3. From above we can determine that there are duplicate labels assigned as below. We can note the TN UUID :

106581 is assigned to TNs dxxxxxxc-cxx6-4xxc-9xxf-5xxxxxxxxxxb and 3xxxxxx1-bxx6-4xx4-9xx4-9xxxxxxxxxxa
106580 is assigned to TNs2xxxxxxe-8xx9-4xx2-9xxd-3xxxxxxxxxxe and 3xxxxxx1-bxx6-4xx4-9xx4-9xxxxxxxxxxa

4. Create a temporary VLAN transportzone with the same NVDS name as the overlay TZ being assigned to the TN.
5. Evacuate all the Host TN identified in Step 3, that have above labels in question.
6. Edit the TN to remove it from the Overlay TZ and assign it to the vlan TZ and confirm that the TEPs (vmk10 and vmk11) have been removed
7. Note: If there are two hosts that have duplicates, you NEED TO REMEDIATE ALL OF THEM!
8. Repeat the procedure to check to see if they are any more duplicates after remediation.

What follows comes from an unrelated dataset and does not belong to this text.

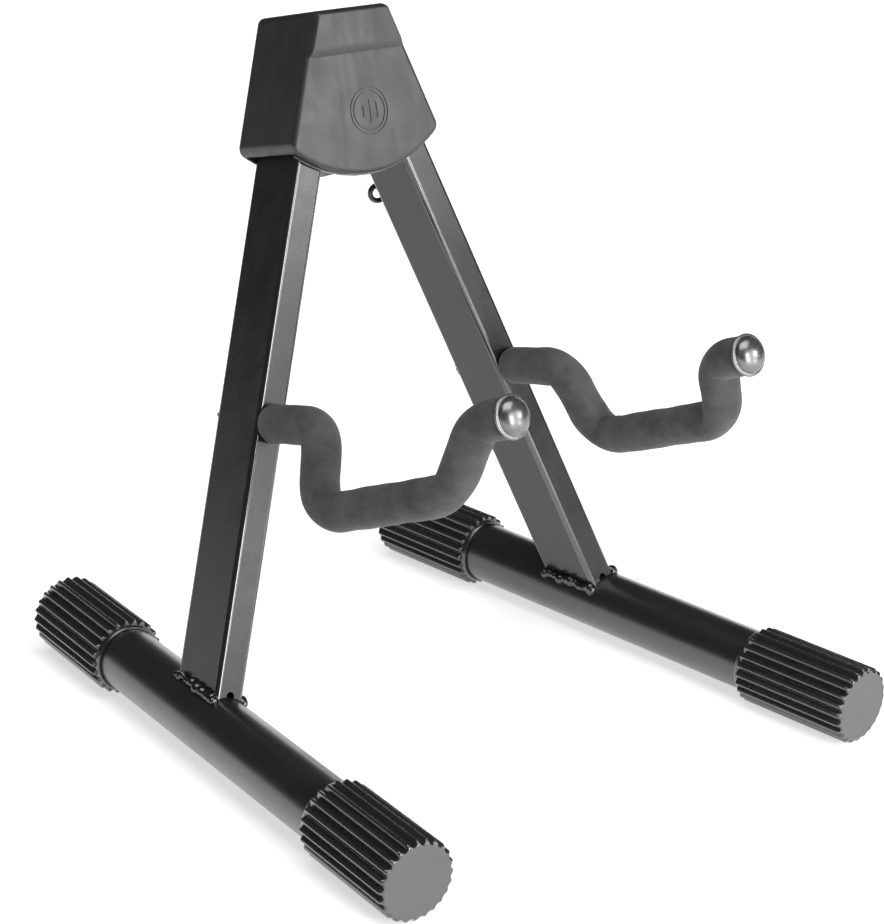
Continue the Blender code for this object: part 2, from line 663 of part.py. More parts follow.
def make_cover_screws(head):
    head_radius, head_height = 0.0028, 0.0016
    slot_length, slot_width = 0.0034, 0.0006
    seat = HEAD_BACK + GAP
    for name, height in SCREWS_ABOVE_HINGE.items():
        z = HINGE_HEIGHT + height
        profile = [
            (0, head_height),
            (head_radius * 0.75, head_height),
            (head_radius, head_height / 2),
            (head_radius, 0),
            (SCREW_RADIUS, 0),
            (SCREW_RADIUS, LEG_FACE - seat - 0.002),
            (0, LEG_FACE - seat - 0.003),
        ]
        place = along_y(0, seat, z, to_front=False)
        screw = add_part(name, turned(profile, place, segments=16), head, "zinc_steel")
        for number, size in enumerate(((slot_length, slot_width), (slot_width, slot_length))):
            bm = bmesh.new()
            place = Matrix.Translation((0, seat + head_height, z))
            place = place @ Matrix.Diagonal((size[0], head_height, size[1], 1))
            bmesh.ops.create_cube(bm, size=1, matrix=place)
            cut(screw, bm, f"{name}_recess_{number}")


# ---------------------------------------------------------------- leg lock


def make_lock_barrel(head):
    """The barrel that guides the lock pin, fixed in the rear plate's tongue."""
    neck_end = PLATE_INNER - LOCK_SEAT
    flange_height = 0.0014
    outer = LOCK_BORE + LOCK_WALL
    flange = outer + 0.0009
    pin_hole = LOCK_PIN_RADIUS + GAP / 2
    profile = [
        (pin_hole, LOCK_LENGTH),
        (outer, LOCK_LENGTH),
        (outer, flange_height),
        (flange, flange_height),
        (flange, 0),
        (LOCK_NECK, 0),
        (LOCK_NECK, neck_end),
        (pin_hole, neck_end),
        (pin_hole, neck_end + LOCK_END_WALL),
        (LOCK_BORE, neck_end + LOCK_END_WALL),
        (LOCK_BORE, LOCK_LENGTH - LOCK_END_WALL),
        (pin_hole, LOCK_LENGTH - LOCK_END_WALL),
        (pin_hole, LOCK_LENGTH),
    ]
    place = along_y(LOCK_X, LOCK_SEAT, LOCK_Z, to_front=False)
    add_part("lock_barrel", turned(profile, place, 20), head, "black_steel")


def make_lock_pin(head):
    """The sprung pin: a nose behind the leg, a collar in the barrel, an eye for the ring.

    Its frame lies on the pin's axis, at the barrel's flange.
    """
    frame = empty("lock_pin_frame", head, (LOCK_X, LOCK_SEAT, LOCK_Z))
    nose = PLATE_INNER - LOCK_SEAT
    collar_radius = LOCK_BORE - GAP / 2
    collar_start = nose + LOCK_END_WALL + GAP / 2
    eye = LOCK_LENGTH + GAP + EYE_RADIUS
    shaft_end = eye - (EYE_RADIUS + EYE_HOLE) / 2
    profile = [
        (0, shaft_end),
        (LOCK_PIN_RADIUS, shaft_end),
        (LOCK_PIN_RADIUS, collar_start + COLLAR_THICKNESS),
        (collar_radius, collar_start + COLLAR_THICKNESS),
        (collar_radius, collar_start),
        (LOCK_PIN_RADIUS, collar_start),
        (LOCK_PIN_RADIUS, nose + 0.0004),
        (LOCK_PIN_RADIUS * 0.7, nose),
        (0, nose),
    ]
    pin = add_part("lock_pin", turned(profile, along_y(to_front=False), 16), frame, "zinc_steel")
    half = EYE_THICKNESS / 2
    cut(pin, cylinder(EYE_RADIUS, (-half, eye, 0), (half, eye, 0), segments=20), "eye", operation="UNION")
    cut(pin, cylinder(EYE_HOLE, (-EYE_RADIUS, eye, 0), (EYE_RADIUS, eye, 0), segments=20), "eye_hole")
    make_lock_spring(head, collar_start + COLLAR_THICKNESS)
    make_pull_ring(frame, eye)


def make_lock_spring(head, start):
    """The coil between the pin's collar and the end of the barrel."""
    low = start + GAP / 2 + SPRING_WIRE
    high = LOCK_LENGTH - LOCK_END_WALL - GAP / 2 - SPRING_WIRE
    radius = (LOCK_BORE + LOCK_PIN_RADIUS) / 2
    steps = SPRING_TURNS * 10
    points = []
    for i in range(steps + 1):
        angle = math.tau * SPRING_TURNS * i / steps
        y = LOCK_SEAT + low + (high - low) * i / steps
        points.append((LOCK_X + radius * math.cos(angle), y, LOCK_Z + radius * math.sin(angle)))
    coil = bar(points, SPRING_WIRE, resolution=2)
    add_part("lock_spring", coil, head, "zinc_steel", smooth_angle=60)


def make_pull_ring(pin_frame, eye):
    """A wire ring through the pin's eye, hanging straight down, turned a little sideways."""
    slack = 0.0001
    frame = empty("pull_ring_frame", pin_frame, (0, eye, -slack))
    frame.rotation_mode = "QUATERNION"
    level = Matrix.Rotation(LEAN, 4, "X") @ Matrix.Rotation(RING_YAW, 4, "Z")
    frame.rotation_quaternion = level.to_quaternion()
    steps = 28
    points = []
    for i in range(steps):
        angle = math.tau * i / steps
        points.append((RING_RADIUS * math.sin(angle), 0, RING_RADIUS * (math.cos(angle) - 1)))
    ring = bar(points, RING_WIRE, resolution=2, closed=True)
    add_part("pull_ring", ring, frame, "black_steel", smooth_angle=60)


# ---------------------------------------------------------------- the stand


def main():
    head = empty("head_frame", None, (0, JUNCTION_Y, FOOT_RADIUS), (-LEAN, 0, 0))
    for side, sign in (("left", -1), ("right", 1)):
        make_leg_frame(side, sign, head)
        make_hinge_pin(side, sign, head)
    make_head_cover(head)
    make_front_plate(head)
    make_rear_plate(head)
    make_stop_block(head)
    make_clamp_bolt(head)
    make_cover_screws(head)
    make_lock_barrel(head)
    make_lock_pin(head)


clear_scene()
PARTS = new_collection("guitar_stand")
CUTTERS = new_collection("cutters")
main()
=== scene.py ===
import math
import random

import bmesh
import bpy
from mathutils import Matrix, Vector


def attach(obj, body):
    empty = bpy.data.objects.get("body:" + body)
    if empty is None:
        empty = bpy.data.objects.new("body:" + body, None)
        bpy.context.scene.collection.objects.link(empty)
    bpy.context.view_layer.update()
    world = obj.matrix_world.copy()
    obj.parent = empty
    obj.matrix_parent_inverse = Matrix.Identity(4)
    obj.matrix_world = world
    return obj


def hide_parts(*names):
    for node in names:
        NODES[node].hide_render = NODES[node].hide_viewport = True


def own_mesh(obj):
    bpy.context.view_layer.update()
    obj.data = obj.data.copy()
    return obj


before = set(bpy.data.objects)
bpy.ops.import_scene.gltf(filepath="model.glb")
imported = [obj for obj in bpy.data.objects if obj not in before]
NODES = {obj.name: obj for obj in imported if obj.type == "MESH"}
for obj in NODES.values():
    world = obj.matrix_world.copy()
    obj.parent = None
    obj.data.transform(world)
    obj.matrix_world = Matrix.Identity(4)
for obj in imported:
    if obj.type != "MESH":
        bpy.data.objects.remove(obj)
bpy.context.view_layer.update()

# ---------------------------------------------------------------- sizes, in metres

OPEN_ANGLE = math.radians(20.3)      # each leg, from the middle plane of the stand
RAKE_ANGLE = math.radians(15.65)     # leg to the square of its base tube
LEAN = math.atan(math.tan(RAKE_ANGLE) * math.cos(OPEN_ANGLE))
SPLAY = math.asin(math.sin(RAKE_ANGLE) * math.sin(OPEN_ANGLE))

BASE_RADIUS = 0.0136
BASE_FRONT = 0.1552                  # junction to the face of the front foot
BASE_REAR = 0.1235
FOOT_RADIUS = 0.0170
FOOT_LENGTH = 0.058
FOOT_RIBS = 24
FOOT_GROOVE = 0.0021                 # depth between the ribs
FOOT_ROUNDING = 0.0020               # of the ribs' ends
FOOT_LIP = 0.0022                    # length of the plain mouth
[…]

9. Get the JSON output for API /api/v1/transport-nodes/state once again and check, it should not contain any of the earlier duplicate VTEP labels.
10. Edit the TN and remove the VLAN TZ and add it back to the original overlay TZ, re[eat for all earlier affected TZs one after the other.
11. Get the JSON output for API /api/v1/transport-nodes/state once again, and check, it should not contain any of the earlier duplicate VTEP labels.